Recorded in 1971 in the sweltering basement of a French villa, “Exile On Main St.” is one of those landmark rock albums whose creation became the stuff of legend. Author Robert Greenfield acknowledges early on that legend and fact have become intertwined due to the interviewees’ degradation of memory over time (and drug-addled memory at that), and the fact that people naturally begin believing their own legend. Like a lot of rock biographers, Greenfield gives a half-hearted stab at sorting out fact from fiction before gleefully embracing the lurid and flashy.

That’s fine with me – I’m not a historian on the Rolling Stones and I read this for two reasons: sex and drugs. The book is rarely about anything else, although Greenfield sets up his story as a play about the power and clash of two heroic, larger-than-life personalities, the old archetype of separate yet complementary mythological counterparts. In other words, Richards/Jagger, set in a swirling chaos of a purgatory-like time and place. (Interestingly, the book is rarely about the music on the album itself!)
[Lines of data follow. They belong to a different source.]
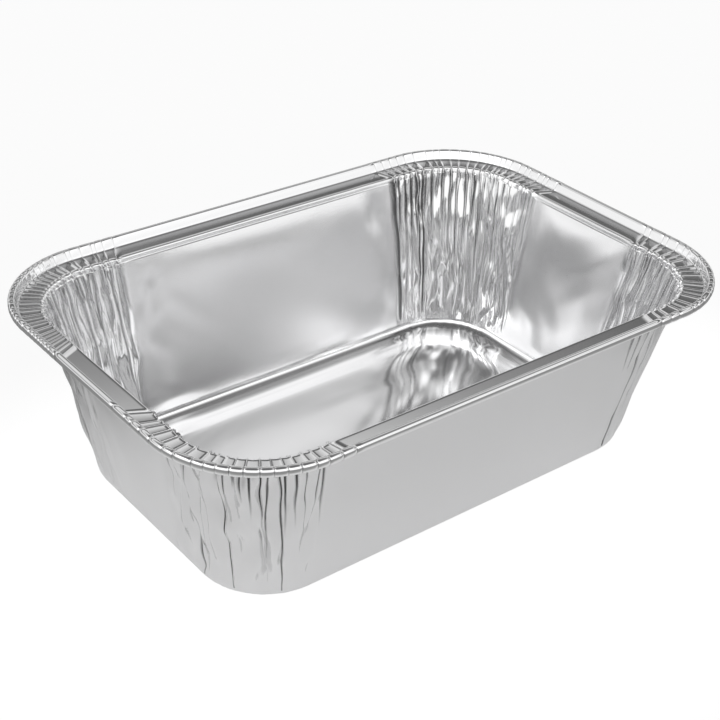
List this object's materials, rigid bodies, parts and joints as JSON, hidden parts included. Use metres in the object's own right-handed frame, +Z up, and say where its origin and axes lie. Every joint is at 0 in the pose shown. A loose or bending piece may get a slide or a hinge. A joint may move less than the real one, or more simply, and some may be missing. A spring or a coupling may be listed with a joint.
{
  "type": "aluminium foil tray",
  "caption": "Oblong food tray pressed from one sheet of aluminium foil: leaning walls, gathered corners, a flat ledge and a rolled rim",
  "frame": {"origin": "centre of the footprint, on the table", "axes": "+X along the long side, +Y along the short side, +Z up out of the mouth"},
  "size_m": [0.218, 0.1506, 0.0664],
  "materials": {
    "foil": "bright rolled foil, glossy inside and satin outside"
  },
  "bodies": {
    "root": {"tray": "foil"}
  },
  "joints": []
}
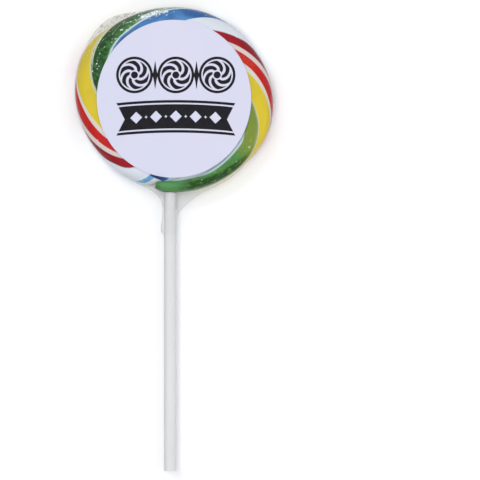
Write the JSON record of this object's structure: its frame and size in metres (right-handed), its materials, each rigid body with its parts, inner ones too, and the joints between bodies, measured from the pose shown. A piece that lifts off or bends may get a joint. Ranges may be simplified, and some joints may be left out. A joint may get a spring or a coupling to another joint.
{
  "type": "swirl lollipop",
  "caption": "Round flat lollipop coiled from a twisted multicoloured sugar rope, in clear film gathered on a long paper stick, with a round paper label on its face.",
  "frame": {"origin": "middle of the candy coil, on the back face that it rests on", "axes": "+Z out of the labelled face, +Y towards the top of the coil with the stick along -Y, +X to the right seen from the labelled face"},
  "size_m": [0.0766, 0.1797, 0.0096],
  "materials": {
    "candy": "glossy boiled sugar in yellow, red, white, blue and green strands",
    "stick": "smooth white rolled paper",
    "label": "smooth pale lavender paper, printed in black",
    "film": "clear glossy shrink film"
  },
  "bodies": {
    "root": {"candy": "candy", "stick": "stick", "label": "label", "wrapper": "film"}
  },
  "joints": []
}
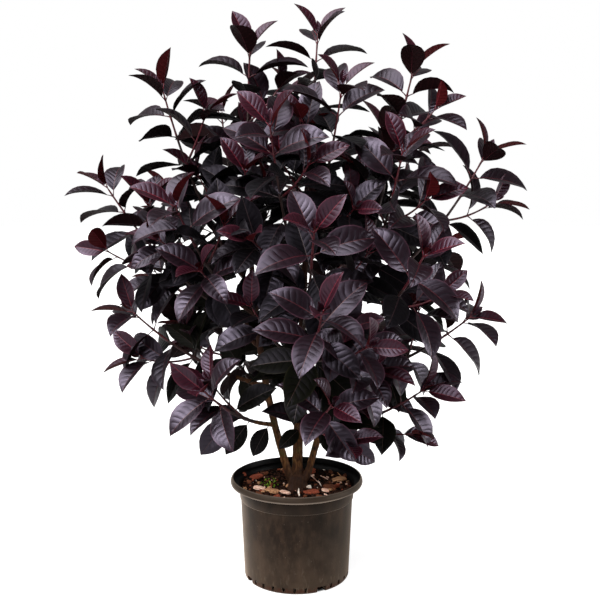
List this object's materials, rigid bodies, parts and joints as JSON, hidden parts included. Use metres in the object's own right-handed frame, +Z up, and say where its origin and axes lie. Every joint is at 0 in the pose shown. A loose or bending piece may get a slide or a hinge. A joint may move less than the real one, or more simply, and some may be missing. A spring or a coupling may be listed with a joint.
{
  "type": "potted lilly pilly",
  "caption": "Bushy dark-leaved lilly pilly shrub on three stems, with crossed pairs of glossy leaves, in a round plastic nursery pot.",
  "frame": {"origin": "centre of the pot's flat underside, on the ground that the pot stands on", "axes": "+Z up along the pot's axis and the stems; -Y is the front, the side that the picture shows; +X is to the right seen from the front"},
  "size_m": [0.6602, 0.6292, 0.8661],
  "materials": {
    "pot": "weathered black moulded plastic, satin where it is rubbed",
    "mix": "damp potting mix of composted bark",
    "chips": "dry split pine bark, matt",
    "bark": "thin brown bark, faintly fissured, redder towards the tips",
    "foliage": "leathery purple-black leaves with a soft gloss and a reddish rib"
  },
  "bodies": {
    "root": {"pot": "pot", "potting_mix": "mix", "bark_chip_1": "chips", "bark_chip_2": "chips", "bark_chip_3": "chips", "bark_chip_4": "chips", "bark_chip_5": "chips", "bark_chip_6": "chips", "bark_chip_7": "chips", "trunk": "bark", "stem_left": "bark", "stem_middle": "bark", "stem_right": "bark", "bough_upper_left": "bark", "bough_far_left": "bark", "bough_front_left": "bark", "bough_back_left": "bark", "bough_low_left": "bark", "bough_low_back_left": "bark", "bough_skirt_left": "bark", "bough_upper_front": "bark", "bough_front": "bark", "bough_back": "bark", "bough_low_front": "bark", "bough_low_back": "bark", "bough_skirt_front": "bark", "bough_upper_right": "bark", "bough_upper_front_right": "bark", "bough_front_right": "bark", "bough_back_right": "bark", "bough_low_right": "bark", "bough_low_back_right": "bark", "bough_skirt_right": "bark", "foliage_top_left": "foliage", "foliage_top_back": "foliage", "foliage_top_right": "foliage", "foliage_upper_left": "foliage", "foliage_upper_back_left": "foliage", "foliage_far_left": "foliage", "foliage_front_left": "foliage", "foliage_back_left": "foliage", "foliage_low_left": "foliage", "foliage_low_back_left": "foliage", "foliage_skirt_left": "foliage", "foliage_top_front": "foliage", "foliage_upper_front": "foliage", "foliage_upper_back": "foliage", "foliage_front": "foliage", "foliage_back": "foliage", "foliage_low_front": "foliage", "foliage_low_back": "foliage", "foliage_skirt_front": "foliage", "foliage_upper_right": "foliage", "foliage_upper_front_right": "foliage", "foliage_upper_back_right": "foliage", "foliage_front_right": "foliage", "foliage_back_right": "foliage", "foliage_low_right": "foliage", "foliage_low_back_right": "foliage", "foliage_skirt_right": "foliage"}
  },
  "joints": []
}
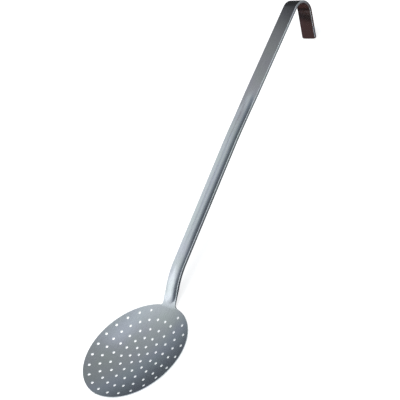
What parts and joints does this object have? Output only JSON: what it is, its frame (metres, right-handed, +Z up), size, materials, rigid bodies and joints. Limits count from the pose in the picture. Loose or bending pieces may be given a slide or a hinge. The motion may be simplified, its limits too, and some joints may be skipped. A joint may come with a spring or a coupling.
{
  "type": "kitchen skimmer spoon",
  "caption": "Steel skimmer spoon: a shallow dished blade pierced with rings of small holes, on a bent neck and a long grooved strip handle that ends in a hook.",
  "frame": {"origin": "on the table under the middle of the piece as it lies, hollow side up", "axes": "+X along the piece from the blade to the hook, +Y across it, +Z up off the table"},
  "size_m": [0.4901, 0.1207, 0.0507],
  "materials": {
    "steel": "brushed"
  },
  "bodies": {
    "root": {"skimmer": "steel"}
  },
  "joints": []
}
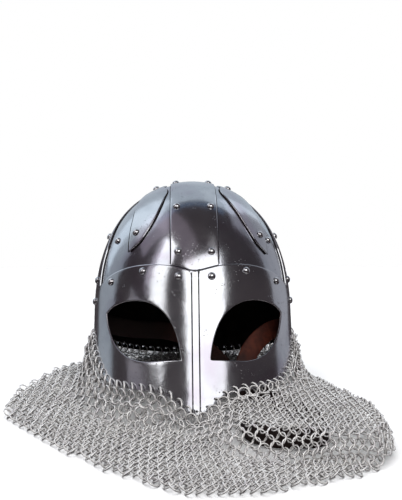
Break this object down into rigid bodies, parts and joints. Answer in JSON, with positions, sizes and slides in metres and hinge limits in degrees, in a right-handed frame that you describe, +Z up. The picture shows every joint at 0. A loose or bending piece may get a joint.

Greenfield writes fluidly and with personality (if with a penchant for hyperbole), and the book is an enjoyable read. However, he often dips into flights of fancy as a result of his own enthusiasm and need to strengthen the mythos. It’s often times needlessly verbose in a hippie-dippie, wavy-gravy, far-out-man kind of way, as well as peppered by 60s pop cultural references (song lyrics are sometimes woven – or shoehorned – into the narrative). The book’s got flourish, but can be eye-rollingly lame, like being embarrassed by your dad in front of your friends.

That’s just a generational complaint, as children of the 60s generally annoy me. My true complaints about the book is that there is little new information – Greenfield only interviewed a handful of people. Most of the stories come from other sources, but Greenfield does take ownership of the narrative through his engaging writing style and great organization. My other complaint is that there’s practically nothing about the writing or execution of the songs or any analysis of the songs themselves. That seems a bit odd for a book about an album.

Joining the long list of recent rock bios that focus on specific classic rock albums (Dark Side of the Moon, Blood on the Tracks, etc.), “Exile” is highly readable and paints a lively picture of life at the villa. However, while it doesn’t read like a chop-shop rock bio for a quick buck, from a rock journalism perspective, I wouldn’t call it authoritative.